Winston-Salem woman gains residential status after nearly 2-year fight to avoid deportation

This video accompanied a Nov. 16, 2017, article on Minerva Garcia’s journey. 

Data pix.

CHARLOTTE, N.C. – A Winston-Salem woman faced deportation, but after close to two years she was granted residential status, according to Rev. Julie Peeples of the Congregational United Church of Christ in Greensboro.

Peeples' church granted Minerva Garcia and her sons sanctuary from June to October in 2017 to protect her from deportation and help keep her family together, but her fight to stay in the United States did not stop then.
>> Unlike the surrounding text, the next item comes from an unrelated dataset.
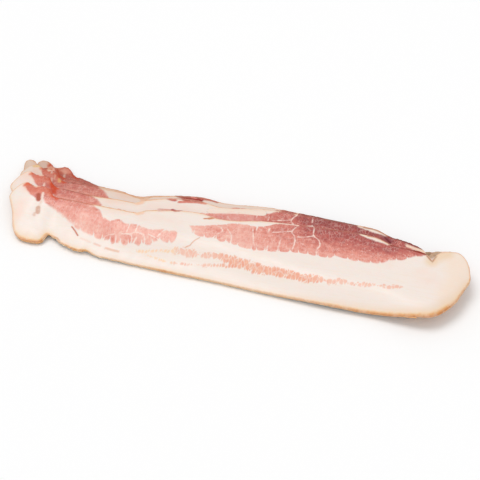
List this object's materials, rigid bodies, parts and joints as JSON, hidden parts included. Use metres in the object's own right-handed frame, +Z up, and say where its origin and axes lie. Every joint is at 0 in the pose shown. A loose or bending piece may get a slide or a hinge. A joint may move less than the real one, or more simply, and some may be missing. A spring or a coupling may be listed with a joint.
{
  "type": "sliced slab bacon",
  "caption": "Shingled stack of thin streaky bacon rashers cut from one smoked slab: pale fat, pink lean streaks, a tan rind edge and rounded ends.",
  "frame": {"origin": "centre of the stack's box in X and Y, on the surface it rests on", "axes": "+X along the rashers towards their rounded plain end, +Y from the rind edge to the meat edge, +Z up"},
  "size_m": [0.2618, 0.0761, 0.0127],
  "materials": {
    "rasher_1": "moist, softly glossy",
    "rasher_2": "moist, softly glossy",
    "rasher_3": "moist, softly glossy",
    "rasher_4": "moist, softly glossy",
    "rasher_5": "moist, softly glossy"
  },
  "bodies": {
    "root": {"rasher_1": "rasher_1", "rasher_2": "rasher_2", "rasher_3": "rasher_3", "rasher_4": "rasher_4", "rasher_5": "rasher_5"}
  },
  "joints": []
}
On Thursday, an immigration judge in Charlotte granted Garcia residential status and Garcia now just has to wait for her green card.

Garcia, who has no criminal history, came to the United States 18 years ago on a Visa. She says she stayed illegally so her blind son, Eduardo, could have more opportunities. Eduardo is a recipient of the Deferred Action for Childhood Arrivals program, better known as DACA. Her two youngest sons were born in the United States.

She was able to leave Peeples' church and return to her home in the Triad in October 2017 after a judge ruled that her deportation order was vacated.

The next month, ICE ordered her to visit their office in Charlotte.

“I really don’t know what’s going to happen in there. I’m scared," Garcia told FOX8 minutes before walking into the ICE office on Nov. 16, 2017.

Dozens of people showed up to support Garcia as she walked through the ICE doors. They erupted into cheers an hour later, when she emerged with her two youngest sons.

Inside the building, Garcia began the paperwork that would continue her immigration status back into court.

ICE agents released her, on the condition that she wear an ankle monitor. She was told to check in with officials every two months until her day in court.

Now, almost two years since she first took sanctuary at the Greensboro church, Garcia has residential status and is waiting on her green card.

Garcia previously said she wants to stay in the United States for the same reason she came here 18 years ago, to give her children better opportunities.